The president has said that the United States will be safer because of the nuclear deal his administration and five other nations fashioned with Iran. "Without a deal, we risk even more war in the Middle East," he said in an hour-long press conference on Wednesday. It was an unfortunate historical reminder, one the president would rather we all ignore.
In 1938, British Prime Minister Neville Chamberlain signed a four-party pact with Adolf Hitler allowing Nazi Germany to seize a portion of Czechoslovakia. Chamberlain returned from the Munich Conference, claiming "peace with honor. I believe it is peace for our time." But his Conservative Party rival Winston Churchill's words turned out to be more prophetic: "You were given the choice between war and dishonor. You chose dishonor, and you will have war." In less than a year, the Nazis invaded Poland, and the British declared war on Germany.
It is too soon to know exactly how events will unfold in the Middle East, but certain things are clear. There will be more nuclear weapons in the region because of this deal, not fewer. It isn't a matter of whether there will be war -- there are already several wars ongoing in the region, wars in which Iran participates directly or through its proxies. The Iranian Revolutionary Guard's Quds Force is already on the ground in Iraq, our erstwhile ally in the fight against ISIS but, in the long run, a great threat to our interests. Iran is supporting the Assad regime in Syria and the rebels in Yemen and is the major sponsor of terrorism in the world. With the estimated $100 billion in unfrozen assets soon to be available as Iran sanctions are lifted, more money will flow into wars where Iran hopes to expand its influence and ultimately create hegemony in the Muslim world.
But don't expect Saudi Arabia or other Sunni countries to sit idly by. The Saudis, rightly, do not trust Iran to keep its promises -- and nothing in the agreement should increase their comfort. Saudi Arabia has little choice but to pursue its own nuclear program in the face of the likelihood that Iran will build a bomb, if not secretly during the term of the agreement, then soon after it lapses.
The Iranians aren't dismantling their nuclear program; they are simply putting on hold some elements -- and even that cannot be assured. The verification regimen put in place by the agreement gives Iranians ample time to stall in order to move, hide or repurpose their weapons-creating capacity once notified that inspectors want to visit a site. The president promised 24/7 access to Iran's nuclear facilities in any deal his administration negotiated -- he accepted in its place a plan that will give Iran 24 days before it allows inspectors in and a bureaucratic maze to get there.

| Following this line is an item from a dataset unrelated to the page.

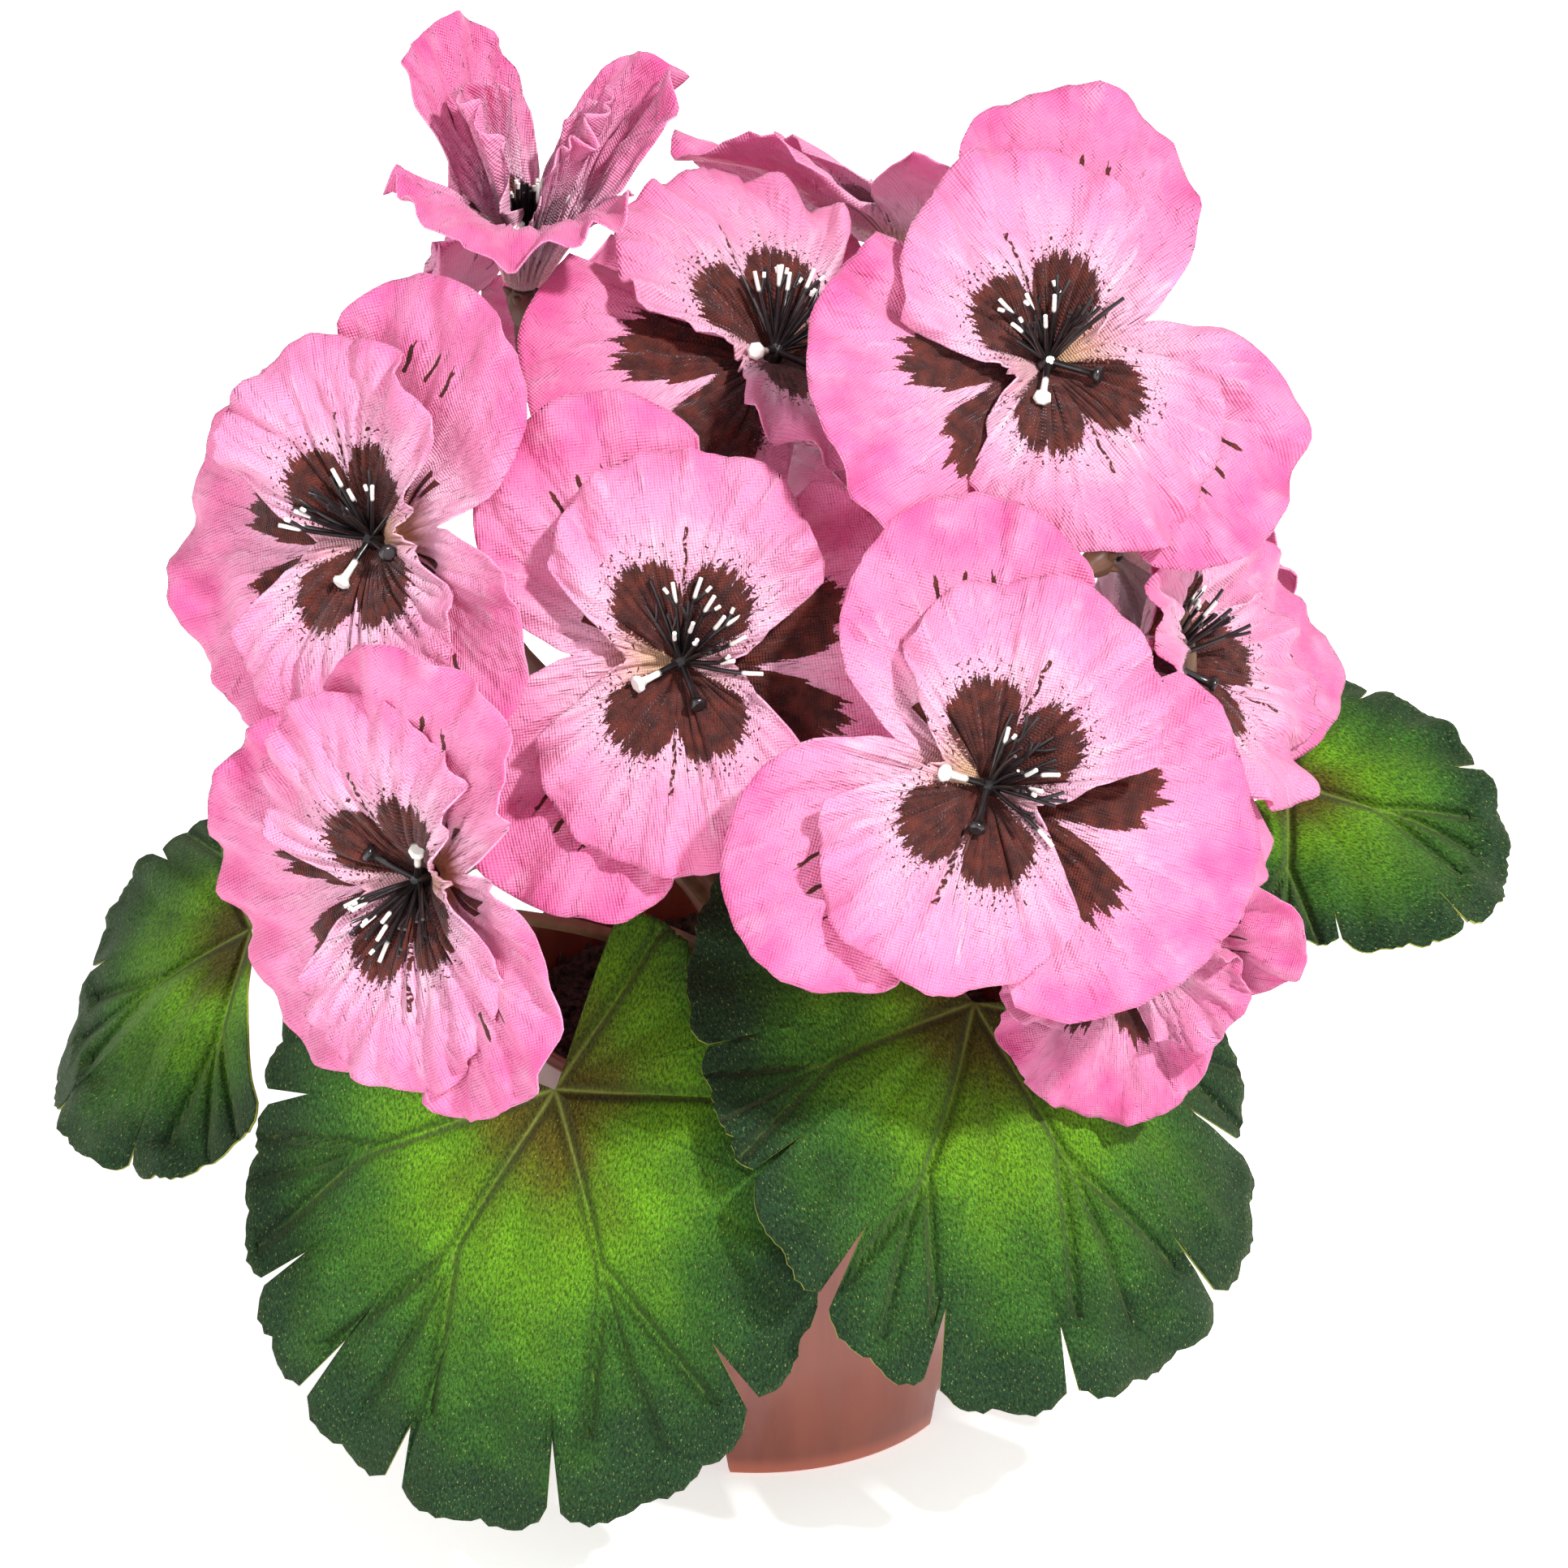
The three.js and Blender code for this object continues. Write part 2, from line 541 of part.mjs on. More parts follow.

Of course, the country that is most endangered by this agreement is Israel. Our ally and the only democratic country in the region, Israel is small but powerful, with perhaps the best military in the world. Its people have already survived a Holocaust that destroyed one-third of the Jewish population, which ultimately led to the creation of the Jewish state. It has successfully defeated its neighbors' aggression and survived near constant threat of terrorism on its soil and against its co-religionists around the world. Does anyone really expect that Israel will stand by while Iran builds bombs and acquires missile systems that threaten its very existence?
The president has consistently maintained that he had only two choices: forge a deal with Iran or face war. It is a Hobson's choice, and the president knows it. Sanctions brought Iran to the bargaining table, but the administration's eagerness to reach a deal erases what leverage we had. Nor did the president even consider other options. The administration has never been willing to promote regime change in Iran, choosing to turn its back on protesters who took to the streets in 2009 against the regime. It has demonized the pro-democratic National Council of Resistance of Iran, which has tens of thousands of supporters both inside and outside Iran.
In the past, American foreign policy entailed working behind the scenes to promote democratic alternatives to totalitarian regimes. Not so in Obama's administration. The administration's goal has been to reassure the mullahs in Tehran, not to encourage freedom for the Iranian people.
In falsely portraying his options, the president brings us closer to a Middle East conflagration. It is not "peace in our time," but a near guarantee of more bloodshed.